Clashes broke out for the second straight night after the opposition accused President Alexander Lukashenko of rigging his re-election victory.
A man has died during rallies in the Belarus capital Minsk when an explosive device went off in his hand, police said, confirming the first casualty of post-election protests.
"One of the protesters tried to throw an unidentified explosive device at members of law enforcement.

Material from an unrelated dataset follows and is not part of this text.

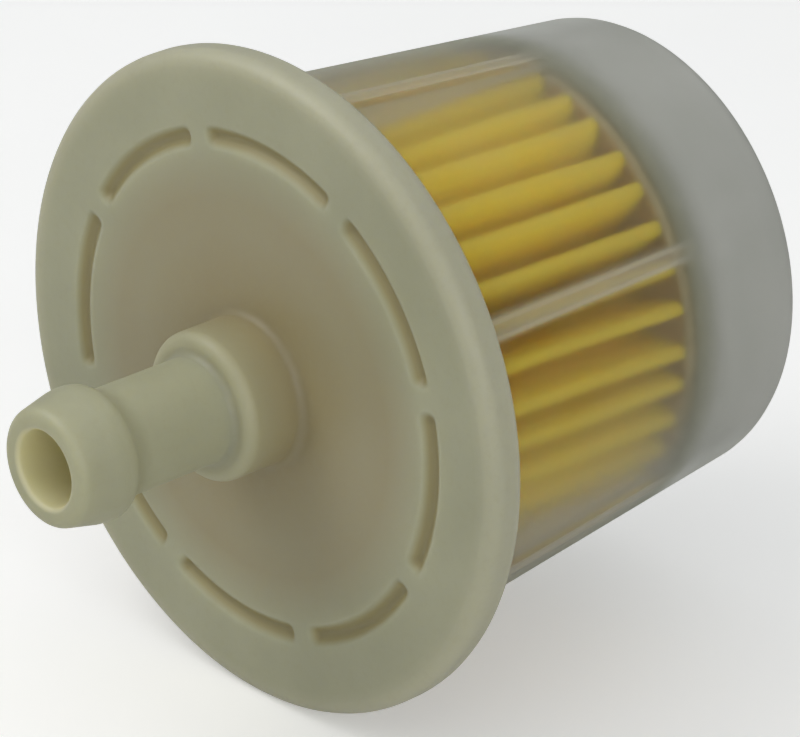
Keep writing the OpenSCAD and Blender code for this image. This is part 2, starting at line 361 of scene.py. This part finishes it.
# ---------------------------------------------------------------- the paper element


def pleat_section(outer, inner, lean):
    """Middle line of the folded strip: for each pleat an arc, a flank, an arc and a flank.

    outer, inner and lean hold each pleat's own radii and angle. Returns the points and, for each, how close
    it is to an outer fold.
    """
    points, folds = [], []
    arc_steps, flank_steps = 10, 4
    step = 2 * math.pi / PLEATS

    def at(radius, angle):
        return Vector((math.cos(angle), math.sin(angle))) * radius

    centres = []
    for i in range(PLEATS):
        centres.append(at(outer[i] - OUT_FOLD_R - PAPER_T / 2, lean[i] + i * step + math.radians(LEAN)))
        middle = (lean[i] + lean[(i + 1) % PLEATS]) / 2
        centres.append(at(inner[i] + IN_FOLD_R + PAPER_T / 2, middle + (i + 0.5) * step))
    tangents = []
    for i, here in enumerate(centres):
        on = centres[(i + 1) % len(centres)] - here
        side = -1 if i % 2 == 0 else 1
        normal = math.atan2(on.y, on.x) + side * math.acos((OUT_FOLD_R + IN_FOLD_R) / on.length)
        tangents.append(normal)
    for i, here in enumerate(centres):
        outside = i % 2 == 0
        fold_r, next_fold_r = (OUT_FOLD_R, IN_FOLD_R) if outside else (IN_FOLD_R, OUT_FOLD_R)
        start, end = tangents[i - 1] + math.pi, tangents[i]
        sweep = math.remainder(end - start, 2 * math.pi)
        sweep += 2 * math.pi if outside and sweep < 0 else 0
        sweep -= 2 * math.pi if not outside and sweep > 0 else 0
        for k in range(arc_steps + 1):
            a = start + sweep * k / arc_steps
            points.append(here + at(fold_r, a))
            folds.append(math.sin(math.pi * k / arc_steps) ** 2 if outside else 0)
        first, last = here + at(fold_r, end), centres[(i + 1) % len(centres)] - at(next_fold_r, end)
        for k in range(1, flank_steps):
            points.append(first.lerp(last, k / flank_steps))
            folds.append(0)
    return points, folds


def filter_paper():
    """Pleated strip of paper with a slight twist and the small unevenness of real folds."""
    rng = random.Random(SEED)
    rows = 30
    sway = math.radians(0.25)
    out_jitter = [rng.uniform(-0.10, 0.0) for _ in range(PLEATS)]
    in_jitter = [rng.uniform(-0.15, 0.15) for _ in range(PLEATS)]
    lean = [math.radians(rng.uniform(-0.7, 0.7)) for _ in range(PLEATS)]
    phase = [rng.uniform(0, 2 * math.pi) for _ in range(PLEATS)]
    tilt = [math.radians(rng.uniform(-0.8, 0.8)) for _ in range(PLEATS)]
    outer = [PLEAT_OUT_R + j for j in out_jitter]
    inner = [PLEAT_IN_R + j for j in in_jitter]
    skins, folds = ([], []), []
    for row in range(rows + 1):
        share = row / rows
        y = PAPER_LOW.y + (PAPER_HIGH.y - PAPER_LOW.y) * share
        twist = math.radians(PLEAT_ANGLE + PLEAT_TWIST * y)
        wave = [
            twist + lean[i] + tilt[i] * (share - 0.5) + sway * math.sin(phase[i] + 5 * share)
            for i in range(PLEATS)
        ]
        line, fold = pleat_section(outer, inner, wave)
        line = np.array([tuple(p) for p in line])
        along = np.roll(line, -1, axis=0) - np.roll(line, 1, axis=0)
        normal = np.stack([along[:, 1], -along[:, 0]], axis=1)
        normal /= np.linalg.norm(normal, axis=1)[:, None]
        for skin, side in zip(skins, (1, -1)):
            moved = line + normal * side * PAPER_T / 2
            skin.append(round_axis(np.hypot(*moved.T), y, np.arctan2(moved[:, 1], moved[:, 0])))
        folds.append(fold)
    columns = len(folds[0])
    points = np.concatenate([np.array(skin).reshape(-1, 3) for skin in skins])
    half = (rows + 1) * columns
    faces = grid_faces(rows + 1, columns, wrap_rows=False)
    faces += grid_faces(rows + 1, columns, wrap_rows=False, start=half)
    for first in (0, rows * columns):
        for j in range(columns):
            a, b = first + j, first + (j + 1) % columns
            faces.append((a, b, half + b, half + a))
    piece = mesh_object("pleated_paper", points, faces)
    attribute(piece, "fold", np.concatenate([np.array(folds).ravel()] * 2))
    return piece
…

It exploded in his hand," the interior ministry said on Monday night, adding that he died of his injuries.
Belarus police used rubber bullets and tear gas to break up fresh protests challenging the result of a controversial weekend presidential election, witnesses and reports said.
Several thousand protesters took to the streets of the capital Minsk for a second night of post-election rallies, with opposition supporters shouting and hundreds of cars honking their horns and waving flags.

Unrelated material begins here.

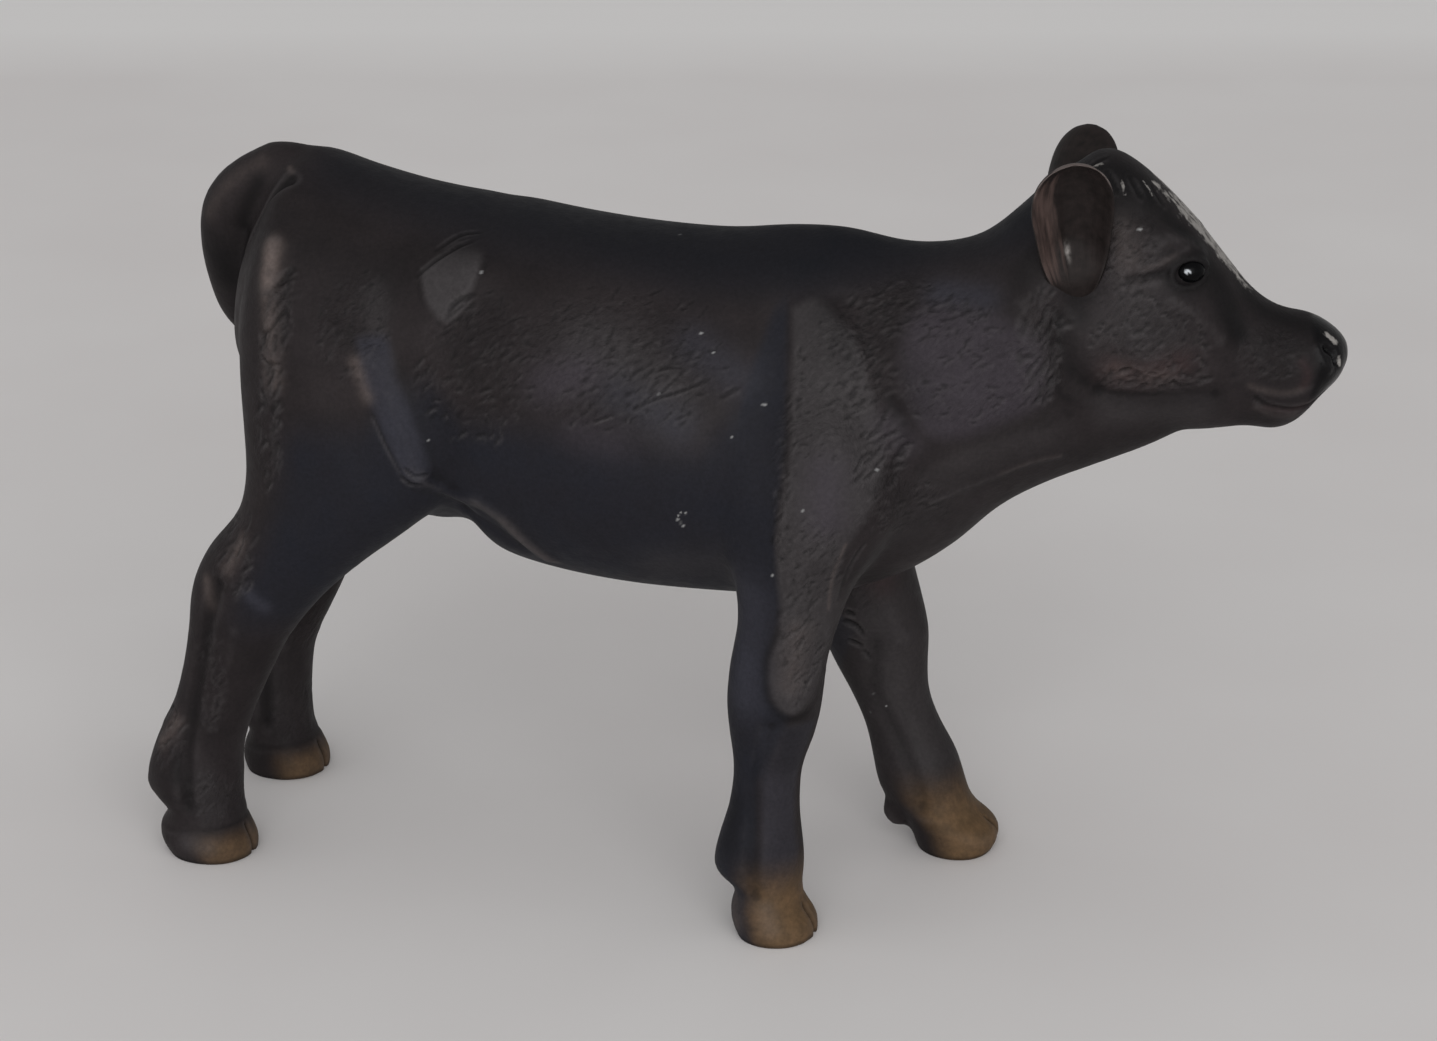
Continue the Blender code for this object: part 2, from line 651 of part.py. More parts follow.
def material(name, colour, roughness):
    made = bpy.data.materials.new(name)
    made.use_nodes = True
    shader = made.node_tree.nodes["Principled BSDF"]
    shader.inputs["Base Color"].default_value = (*colour, 1.0)
    shader.inputs["Roughness"].default_value = roughness
    shader.inputs["Metallic"].default_value = 0.0
    return made


def finish(piece, paint):
    """Moves a piece to the model's own frame, and gives it its paint and smooth shading."""
    piece.data.transform(Matrix.Translation(millimetres(*FRAME_SHIFT)))
    piece.data.materials.clear()
    piece.data.materials.append(paint)
    piece.data.shade_smooth()
    piece.data.set_sharp_from_angle(angle=math.radians(50))


def main():
    trunk = whole_skin()
    skin_clear = fattened(trunk, "skin_clear", SEAM_GAP)
    soles_cut(trunk)
    trunk.name = "trunk_and_neck"

    legs = [
        leg_from(trunk, "hind_leg_right", HAUNCH_SEAM, -1, HAUNCH_PEG),
        leg_from(trunk, "hind_leg_left", HAUNCH_SEAM, 1, HAUNCH_PEG),
        leg_from(trunk, "fore_leg_right", SHOULDER_SEAM, -1, SHOULDER_PEG),
        leg_from(trunk, "fore_leg_left", SHOULDER_SEAM, 1, SHOULDER_PEG),
    ]
    for leg in legs:
        cloven(leg)
    head = head_from(trunk)
    face_details(head)

    ears = [ear_piece(name, head, skin_clear) for name in EARS]

    tail = tail_piece()
    boolean(tail, skin_clear, "DIFFERENCE")
    peg_joint(trunk, tail, TAIL_PEG_RADIUS, TAIL_PEG_START, TAIL_PEG_END)
    remove(skin_clear)

    coat = material("painted_coat", COAT, 0.55)
    inner = material("painted_ear", EAR_INNER, 0.55)
    for piece in (trunk, head, tail, *legs):
        finish(piece, coat)
    for ear in ears:
        finish(ear, inner)


for old in list(bpy.data.objects):
    bpy.data.objects.remove(old)
figure_collection = bpy.data.collections.new("toy_calf")
cutter_collection = bpy.data.collections.new("cutters")
for collection in (figure_collection, cutter_collection):
    bpy.context.scene.collection.children.link(collection)
main()
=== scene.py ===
"""Looks of the toy calf: a solid vinyl figure, sculpted, moulded in parts and painted by hand.

The calf is sculpted whole, with its neck straight, in millimetres. Section tables give its masses, which are
blended into one skin. Its muscles, folds, face, hooves and carved hair are worked into that skin, which is
then parted where the moulded parts meet. Last the neck is turned, and each part is painted.
"""

import math
import random

import bmesh
import bpy
import numpy as np
from mathutils import Matrix, Vector
from mathutils.bvhtree import BVHTree
from mathutils.kdtree import KDTree
from mathutils.noise import noise as unevenness


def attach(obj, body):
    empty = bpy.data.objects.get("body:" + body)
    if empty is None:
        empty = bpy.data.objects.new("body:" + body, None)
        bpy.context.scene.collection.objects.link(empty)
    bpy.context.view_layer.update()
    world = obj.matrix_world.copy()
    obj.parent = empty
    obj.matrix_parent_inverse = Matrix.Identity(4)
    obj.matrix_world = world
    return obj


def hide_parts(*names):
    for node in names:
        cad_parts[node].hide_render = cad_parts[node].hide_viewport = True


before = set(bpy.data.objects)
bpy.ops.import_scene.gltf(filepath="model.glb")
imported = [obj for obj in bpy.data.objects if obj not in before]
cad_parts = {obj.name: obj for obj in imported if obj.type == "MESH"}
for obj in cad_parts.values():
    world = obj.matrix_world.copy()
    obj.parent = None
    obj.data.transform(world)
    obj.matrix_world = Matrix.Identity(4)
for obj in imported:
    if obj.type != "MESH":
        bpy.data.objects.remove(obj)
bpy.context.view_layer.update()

MM = 0.001
RIGHT, LEFT, BOTH_SIDES = (-1,), (1,), (-1, 1)

# The calf's own frame, moved by this much, is the model's frame
FRAME_SHIFT = (-1.613, -0.413, 0.0)

# Fineness of the skin in millimetres, before each of its faces is made four, and passes of blending
VOXEL = 0.36
BLEND_PASSES = round(1.8 / VOXEL**2)
BLEND_SHARE = 0.5
# The hooves keep their shape: the blending loses this share of its strength down these heights
HOOVES_KEEP = 0.75
HOOVES_KEEP_HEIGHTS = (9.0, 5.0)
RING_POINTS = 64
STEPS_BETWEEN_SECTIONS = 8
LEG_ROUNDNESS = 2.15

# The neck turns the head to the calf's left between these two stations
NECK_TURN_DEGREES = 13.0
NECK_TURN_START = 14.0
NECK_TURN_END = 26.0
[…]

Some shouted "Shame" and "Long live Belarus," an AFP correspondent said from the scene.
Use of force
Police in full riot gear moved against the rallies, firing tear gas and rubber bullets on peaceful protesters and injuring a female journalist, a witness told AFP.
A blast from an apparent stun grenade was also heard.
Independent Belarusian media including tut.by reported the use of force.
On Sunday night, thousands also took to the streets of Minsk and other cities to denounce the vote, sparking clashes with members of law enforcement.
Police said they detained some 3,000 people, around 1,000 of them in Minsk.
Shocking images released by pro-opposition media and posted online showed police firing stun grenades and rubber bullets into the crowds and a police van ramming into the demonstration and running down a protester.
The Belarusian Investigative Committee said on Monday it had opened 21 criminal probes into "mass unrest" and using violence against police and detained more than 80 people.
"Most of them are young people aged 20-25," investigators said in a statement.
EU, US concerned
Meanwhile, the European Union and the United States have expressed over the Belarus election and the police crackdown.
In a joint statement, EU foreign policy chief Josep Borrell and the EU commissioner responsible for relations with Europe’s close neighbours, Oliver Varhelyi, lamented that "the election night was marred with disproportionate and unacceptable state violence against peaceful protesters."
"The United States is deeply concerned about the conduct of the August 9 presidential election in Belarus, which was not free and fair," US Secretary of State Mike Pompeo said in a statement.
"We strongly condemn ongoing violence against protesters and the detention of opposition supporters, as well as the use of internet shutdowns to hind er the ability of the Belarusian people to share information about the election and the demonstrations," he added.